As a contrast to the first track, The False Lady, the shoe is on the other foot for the song False Lover John. In this case, the guy is apparently after the girl's wealth. But once again, she does him in. <<>>

There is one a cappella track featuring Ms. Casey. Out of a Window is another of those songs about a lover who goes wrong. In this case, she makes plans to elope with a wealthy suitor, but he doesn't show up at the appointed time. <<>>

The CD ends with The Flower of Finae, a long, sad ballad written in the 19th Century by the Irish poet Thomas Davis. It has all the classic ingredients -- a war, a solder, lovers torn apart, and Ireland. It's beautifully done by Doyle and Ms. Casey. <<>>

Karan Casey and John Doyle's new joint album -- their first extensive recording together since they left Solas -- is a stellar example of the lyrical side of Celtic music, not only in terms of how it sounds, but in terms of what the songs have to day. Ms. Casey has released a series of CDs in this kind of direction, but Doyle's masterful and yet understated guitar work raises the songs to a new level. His vocals are also a welcome addition. It shows how a simple musical setting can help to enhance the power the songs, and it also shows how, in the hands of two excellent musicians, the old songs are given new life and power.
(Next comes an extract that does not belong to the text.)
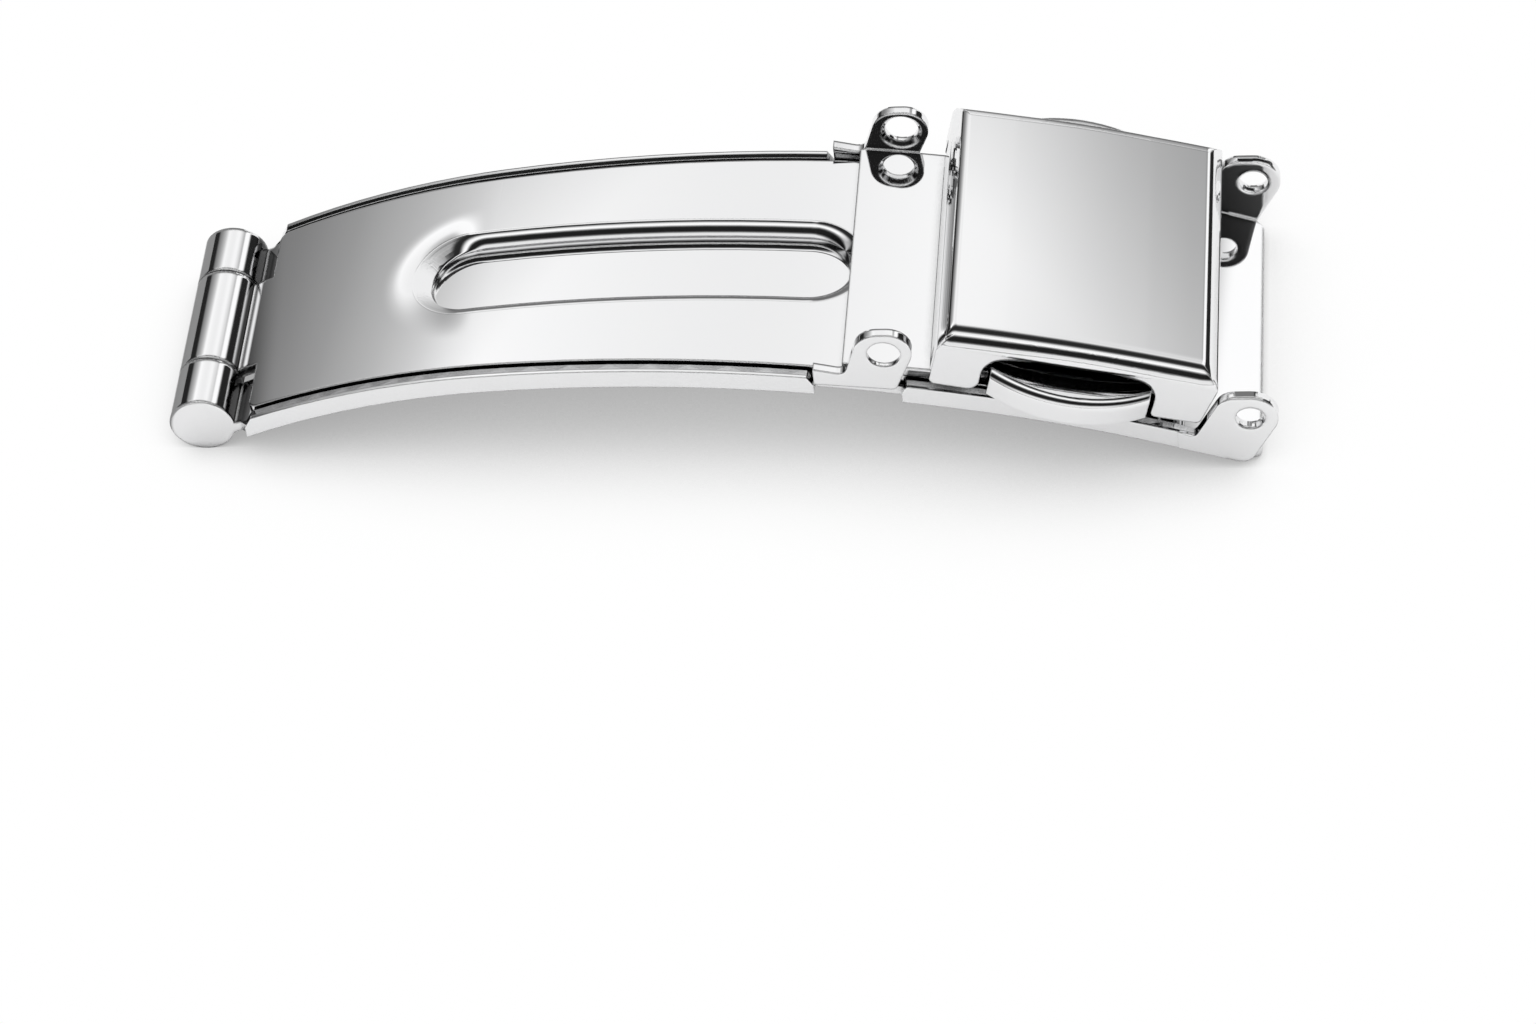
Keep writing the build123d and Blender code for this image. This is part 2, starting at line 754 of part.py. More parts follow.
# Latch top plate with two tabs that the springs push against
with BuildPart() as latch_top_plate:
    with BuildSketch(cover_plane.offset(plate_bottom)):
        with Locations(((base_back + plate_front) / 2, 0)):
            Rectangle(plate_front - base_back, 2 * band_half)
        with Locations(((head_hole_back + head_hole_front) / 2, 0)):
            SlotOverall(head_hole_front - head_hole_back, 2 * head_hole_half, mode=Mode.SUBTRACT)
        with Locations(*rivet_places):
            Circle(rivet_radius, mode=Mode.SUBTRACT)
    extrude(amount=plate_thickness)
    with BuildSketch(cover_plane.offset(tab_bottom)):
        for side in (1, -1):
            with Locations(((tab_back + tab_front) / 2, side * (band_half - tab_thickness / 2))):
                Rectangle(tab_front - tab_back, tab_thickness)
    extrude(amount=plate_top - tab_bottom)
latch_top_plate.part.label = "latch_top_plate"


def rivet(s):
    """Shouldered rivet between the frame and the top plate."""
    low = math.sqrt(frame_radius ** 2 - s ** 2) - inner_leaf_top
    base = math.sqrt((frame_top + base_thickness) ** 2 - (abs(s) - rivet_shoulder) ** 2) - inner_leaf_top
    centre = cover_origin + cover_s * s
    with BuildPart() as pin:
        with BuildSketch(Plane(origin=centre, x_dir=cover_s, z_dir=(0, -1, 0))):
            with BuildLine():
                Polyline(
                    (0, low),
                    (rivet_radius, low),
                    (rivet_radius, base),
                    (rivet_shoulder, base),
                    (rivet_shoulder, plate_bottom),
                    (rivet_radius, plate_bottom),
                    (rivet_radius, plate_top),
                    (0, plate_top),
                    close=True,
                )
            make_face()
        revolve(axis=Axis(centre, cover_n))
    return pin


latch_rivet_back = rivet(rivet_back)
latch_rivet_front = rivet(rivet_front)
latch_rivet_back.part.label = "latch_rivet_back"
latch_rivet_front.part.label = "latch_rivet_front"


def slider(side):
    """Latch slider: yoke behind the button, arm past the post, jaw behind the post neck."""
    turn = -side
    with BuildPart() as plate:
        with BuildSketch(cover_plane.offset(slider_bottom)):
            with Locations(((yoke_back + yoke_front) / 2, side * (yoke_inner + yoke_outer) / 2)):
                Rectangle(yoke_front - yoke_back, yoke_outer - yoke_inner)
            with Locations(((tongue_back + tongue_front) / 2, side * (yoke_outer + tongue_reach) / 2)):
                Rectangle(tongue_front - tongue_back, tongue_reach - yoke_outer)
            with Locations((turn * (arm_back + arm_front) / 2, side * (yoke_inner - jaw_outer) / 2)):
                Rectangle(arm_front - arm_back, yoke_inner + jaw_outer)
            with Locations((turn * (jaw_back + arm_back) / 2, -side * jaw_outer / 2)):
                Rectangle(arm_back - jaw_back, jaw_outer)
            Circle(post_neck_radius + jaw_play, mode=Mode.SUBTRACT)
            with Locations((turn * (jaw_back + arm_back) / 2 - turn * sheet, 0)):
                Rectangle(arm_back - jaw_back, 2 * jaw_play + sheet, mode=Mode.SUBTRACT)
        extrude(amount=slider_thickness)
    return plate


near_latch_slider = slider(-1)
far_latch_slider = slider(1)
near_latch_slider.part.label = "near_latch_slider"
far_latch_slider.part.label = "far_latch_slider"


def button(side):
    """Push button: bowed front, flat back with a slot for the tongue of the slider."""
    with BuildPart() as cap:
        with BuildSketch(cover_plane.offset(cap_bottom)):
            with BuildLine():
                Polyline(
                    (cap_front, side * cap_end_reach),
                    (cap_front, side * cap_inner),
                    (cap_back, side * cap_inner),
                    (cap_back, side * cap_end_reach),
                )
                ThreePointArc(
                    (cap_back, side * cap_end_reach),
                    ((cap_back + cap_front) / 2, side * cap_reach),
                    (cap_front, side * cap_end_reach),
                )
            make_face()
        extrude(amount=cap_top - cap_bottom)
        front_edges = cap.edges().filter_by(GeomType.CIRCLE).sort_by(Axis.Z)
        fillet(front_edges[-1], radius=cap_edge)
        chamfer(front_edges[0], length=cap_foot_edge)
        with BuildSketch(cover_plane.offset(slider_bottom - slip_fit)):
            with Locations(((tongue_back + tongue_front) / 2, side * (cap_inner + tongue_reach) / 2)):
                Rectangle(tongue_front - tongue_back + 2 * slip_fit, tongue_reach - cap_inner + 2 * slip_fit)
        extrude(amount=slider_thickness + 2 * slip_fit, mode=Mode.SUBTRACT)
    return cap


near_button_cap = button(-1)
far_button_cap = button(1)
near_button_cap.part.label = "near_button_cap"
far_button_cap.part.label = "far_button_cap"


def spring(side):
    """Coil spring between the top plate tab and the yoke of the slider."""
    start = band_half + wire_radius + spring_seat
    length = yoke_inner - band_half - 2 * (wire_radius + spring_seat)
    seat = cover_origin + cover_s * spring_s + cover_n * spring_n + Vector(0, side * start, 0)
    with BuildPart() as coil:
        with BuildLine() as path:
            Helix(length / spring_turns, length, spring_radius, center=seat, direction=(0, side, 0))
        with BuildSketch(Plane(origin=path.line @ 0, z_dir=path.line % 0)):
            RegularPolygon(wire_radius, wire_sides)
        sweep(path=path.line)
    return coil


near_spring = spring(-1)
far_spring = spring(1)
near_spring.part.label = "near_button_spring"
far_spring.part.label = "far_button_spring"

pieces = [
    outer_leaf, latch_post, leaf_hinge_pin, inner_leaf, cover_hinge_pin, cover_shell,
    lug_frame, latch_base_plate, latch_top_plate, latch_rivet_back, latch_rivet_front,
    near_latch_slider, far_latch_slider, near_button_cap, far_button_cap, near_spring, far_spring,
]
for piece in pieces:
    export_step(piece.part, f"parts/{piece.part.label}.step")
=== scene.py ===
# %% [markdown]
# # A polished deployant clasp
# The clasp of a steel watch bracelet, folded shut. Its leaves, cover, buttons and latch come from
# the CAD model as exact solids, so this lesson is about what a camera sees of them: the mirror
# polish, the small breaks along pressed edges, and the studio that a mirror needs around it.
# Polished steel has almost no colour of its own. What looks like its shading is the room, so most
# of the work below goes into the room.

# %% Load the clasp
import json
import math

import bpy
from mathutils import Matrix, Vector


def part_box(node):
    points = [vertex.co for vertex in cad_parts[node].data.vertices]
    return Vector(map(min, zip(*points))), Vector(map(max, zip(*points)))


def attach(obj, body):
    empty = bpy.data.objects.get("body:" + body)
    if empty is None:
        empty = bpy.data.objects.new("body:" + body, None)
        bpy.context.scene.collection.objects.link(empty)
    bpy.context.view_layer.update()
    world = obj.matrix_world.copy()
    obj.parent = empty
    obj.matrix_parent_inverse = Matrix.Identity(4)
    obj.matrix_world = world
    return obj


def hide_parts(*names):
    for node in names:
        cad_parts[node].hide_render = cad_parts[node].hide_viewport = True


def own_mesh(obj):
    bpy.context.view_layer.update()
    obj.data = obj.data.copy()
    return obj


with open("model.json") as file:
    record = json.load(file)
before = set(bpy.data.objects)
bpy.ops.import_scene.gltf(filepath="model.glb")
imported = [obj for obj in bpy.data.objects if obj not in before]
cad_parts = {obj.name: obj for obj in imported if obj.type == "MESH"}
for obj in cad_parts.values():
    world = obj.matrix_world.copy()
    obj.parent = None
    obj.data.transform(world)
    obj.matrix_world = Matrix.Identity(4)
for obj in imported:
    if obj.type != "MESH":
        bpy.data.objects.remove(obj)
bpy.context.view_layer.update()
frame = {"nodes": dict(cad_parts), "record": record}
print("nodes:", ", ".join(sorted(frame["nodes"])))

# %% [markdown]
# ## The camera
# The photograph was taken from above and in front, with a long lens and the camera rolled a few
# degrees. A camera could be moved by hand until the view looks right. Here its angles were worked
# out by matching known corners of the clasp to the photograph, because a mirror shows every degree
# of error. The lens is written in image widths, so it holds for any render size.

# %% Place the camera
photo_width = 1536
focal_pixels = 5210.5
sensor_width = 36.0
elevation = math.radians(46.564)
turn = math.radians(9.851)
roll = math.radians(7.820)
looked_at = Vector((0, 0, 0.004))
seen_from = Vector((-0.0021248, -0.0102932, 0.2430175))
nearest_seen = 0.01
farthest_seen = 20

flat_reach = math.cos(elevation)
forward = Vector((-math.sin(turn) * flat_reach, math.cos(turn) * flat_reach, -math.sin(elevation)))
right = Vector((math.cos(turn), math.sin(turn), 0))
down = forward.cross(right)
rolled_right = right * math.cos(roll) + down * math.sin(roll)
rolled_down = down * math.cos(roll) - right * math.sin(roll)
axes = Matrix((rolled_right, -rolled_down, -forward)).transposed()

bpy.ops.object.camera_add()
camera = bpy.context.object
camera.name = "photo_camera"
aside = rolled_right * seen_from.x + rolled_down * seen_from.y
camera.location = looked_at - aside - forward * seen_from.z
camera.rotation_euler = axes.to_euler()
camera.data.sensor_width = sensor_width
camera.data.lens = focal_pixels / photo_width * sensor_width
camera.data.clip_start = nearest_seen
camera.data.clip_end = farthest_seen
bpy.context.scene.camera = camera
print("camera at", [round(value, 4) for value in camera.location])

# %% [markdown]
# ## Writing shaders as sums
# A studio of soft boxes is easiest to read as arithmetic: this angle, less that angle, softened.
# Nodes could be added and linked one by one, but then the sum is lost among the links. One small
# class wraps a socket so that `a * b + 1` adds the Math nodes, and one method adds any other node
# by its type.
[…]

Our grade for audio quality is an A-minus. The acoustic instruments are well-captured, as is Ms. Casey's vocal which is warm and immediate. But you can probably guess what my next comment is -- the relentless force of the mindless volume wars on CD led the mastering engineer to use excessive compression on the CD, degrading the subtlety of the performance. It's beyond me why music like this has to be cranked up loud.

When John Doyle and Karan Casey were in Solas nearly 15 years ago, they played the jigs and reels with impressive panache. Now, back together again for this project, they show the wistful and subtle side of the music. And they do it most impressively.